Sitting in Sunningdale’s Founders’ Room, his modest frame swallowed by a wing-back chair covered in swirly curtain fabric, the British golfer Tommy Fleetwood certainly makes an impression. The ‘Fairway Jesus’, as he’s been called, is easily recognisable by his long hair and unkempt beard, and today he’s dressed head to toe in celestial white (even the strap of his TAG Heuer smartwatch is an unblemished white). Once, he might have been chased out of here. But, led by the 30-year-old and his peers, the culture of golf has changed.
Fleetwood’s unaffected appearance belies the intensity of his on-course performances, but the two together have made him hugely popular. And just as influential. When he speaks, people tune in. In mid September at Sunningdale Fleetwood had just finished the BMW PGA Championship at Wentworth and was looking ahead to the Ryder Cup, later in the month.
In the end, Fleetwood was one of the stars of the European Ryder Cup Team that was on the wrong end of a thrashing by the Americans. We talked about an idea doing the rounds of adding a mixed event that brings the Ryder and women’s Solheim Cups together, men and women in a combined team event, à la the successful mixed relays at the Olympics.
Fleetwood’s in favour. ‘I would love it,’ he says. ‘Any opportunity to play in a team. Going into battle as a team and as a family is an amazing feeling. There’s a place for it [a mixed cup] in the game if we can find a time in the calendar for it. The Solheim Cup is an amazing spectacle, the Ryder Cup is an amazing spectacle. To have something that’s similar to both would be great.’
Until then, Fleetwood’s attentions have turned to qualifying for the 2023 Ryder Cup, which will be held in Italy for the first time, and to avenging this year’s painful loss. Which means returning to the peripatetic life of a tour pro.
He’s quick to dismiss the challenges of life on tour. ‘I’m living my dream,’ he says. ‘There’s the good and the bad of being a tour pro. Some of the best parts can be the hardest parts, like the travel. I love travelling and seeing the world, but at the same time it means being away from family and loved ones.’
Fleetwood married Clare in 2017 and together they have a son, Franklin. He remains down to earth, the lad from Southport. ‘Like any normal job, you have your good days and bad days, good months and bad months,’ he says without even a hint of conceit. ‘But at the same time, you’re playing a game for a living. The luxury that you have on your worst days is that you are on a beautiful piece of land, playing golf, and most of the time in nice weather. That perspective has to be there.’
No doubt that attitude helps when results aren’t going his way. Fleetwood won the European Tour’s Race to Dubai in 2017 and became Europe’s no 1 golfer. But his form since has dipped, and he’s lost his place in the world’s top 25. ‘You always learn more from adversity than success,’ he says phlegmatically. ‘The bad times teach you more about yourself. It doesn’t come back at the click of a finger. It takes a lot of hard work.’
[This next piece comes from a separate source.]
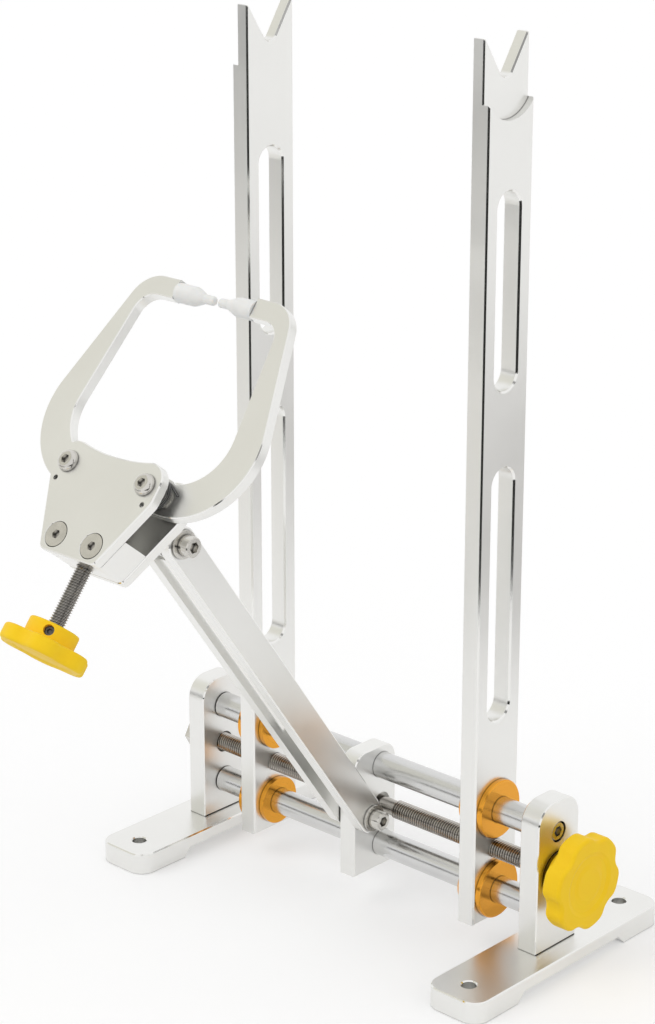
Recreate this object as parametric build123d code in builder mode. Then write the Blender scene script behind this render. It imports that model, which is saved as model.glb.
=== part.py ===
"""Bicycle wheel truing stand: two sliding uprights, a swing arm and a sprung caliper.

Millimetres. +Z is up and the table is z = 0. +X runs along the lead screw towards its
knob, and -Y is the side that the swing arm leans out to. The origin lies on the table,
in the middle of the four bench holes.
"""

import os
from math import acos, atan2, cos, degrees, hypot, pi, radians, sin, sqrt, tan

from build123d import *

# ---------------------------------------------------------------- fits and small edges
thread_gap = 0.05  # radial, between a screw and the hole it is screwed into
running_gap = 0.05  # radial, between a shaft and the hole it turns or slides in
seat_gap = 0.02  # radial, between pieces that are pressed or clamped together
side_gap = 0.25  # between flat faces that swing past each other
cut_margin = 1.0  # how far a cut runs past the face that it opens
edge_break = 0.6  # chamfer on the edges of the milled pieces

# ---------------------------------------------------------------- feet
foot_mid_x = 117.0  # each foot's centre line, from the middle of the stand
foot_width = 34.0
foot_length = 150.0
foot_height = 11.5
foot_pad_length = 32.0
foot_relief = 5.0  # hollow under the foot, between its pads
foot_corner_radius = 9.0
bench_hole_diameter = 7.5
bench_hole_inset = 14.5  # from the foot's end

# ---------------------------------------------------------------- end plates
end_plate_thickness = 11.6
end_plate_width = 32.0
end_plate_top = 91.5
end_plate_corner_radius = 12.0
foot_screw_spacing = 18.0
foot_screw_grip = 12.0  # length inside the end plate
foot_hole_spare = 1.0  # thread left past the foot screw's end

# ---------------------------------------------------------------- guide rods and lead screw
rod_diameter = 14.0
rod_spacing = 44.5
screw_axis_z = 52.0
screw_diameter = 10.0
screw_smooth_diameter = 8.4  # at the middle of the lead screw
screw_smooth_length = 33.0
screw_tip_chamfer = 1.0
screw_clearance = 1.0  # radial, in the end plates behind the bearings
bearing_outer_diameter = 22.0
bearing_width = 6.0
bearing_ring_wall = 1.5
bearing_ball_diameter = 3.2
bearing_ball_count = 10
bearing_shield_thickness = 0.5
bearing_seat_chamfer = 1.2
washer_thickness = 1.7
washer_diameter = 12.5
lock_nut_flats = 17.0
lock_nut_height = 8.0
nut_chamfer_angle = 30.0
screw_stick_out = 1.5  # past the lock nut

# ---------------------------------------------------------------- M6 and smaller fasteners
bolt_diameter = 6.0
bolt_clearance_diameter = 6.6
bolt_edge_chamfer = 0.5
bolt_head_diameter = 10.0
bolt_head_height = 6.0
bolt_socket_flats = 5.0
bolt_socket_depth = 3.0
bolt_counterbore_diameter = 11.0
bolt_counterbore_depth = 6.5
countersunk_head_diameter = 13.0  # where its cone would end sharp
countersunk_head_rim = 0.4  # turned off the sharp edge
rod_screw_grip = 14.0  # length inside the rod
rod_hole_spare = 2.0  # thread left past the rod screw's end
grub_diameter = 5.0
grub_socket_flats = 2.5
grub_length = 3.8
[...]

Amateurs will understand the sentiment. Help, of sorts, is at hand. Fleetwood is full of praise for TAG Heuer’s Connected Watch Golf Edition, which he’s been wearing on tour since he signed with the brand a year ago.
‘Having something on call right next to you is very helpful,’ he says of the titanium luxury smartwatch, which is designed around a highly sophisticated proprietary golf app. ‘An amateur golfer needs enough information to be comfortable, but not too much so that it burdens them and overworks their mind. You’ve still got to concentrate on hitting the ball.’
Which sums up Fleetwood nicely. Despite America’s record margin of victory in Wisconsin, you suspect he’ll get over it. ‘Whatever the result is in any given week is not the end story,’ he says. ‘There’s always another week.’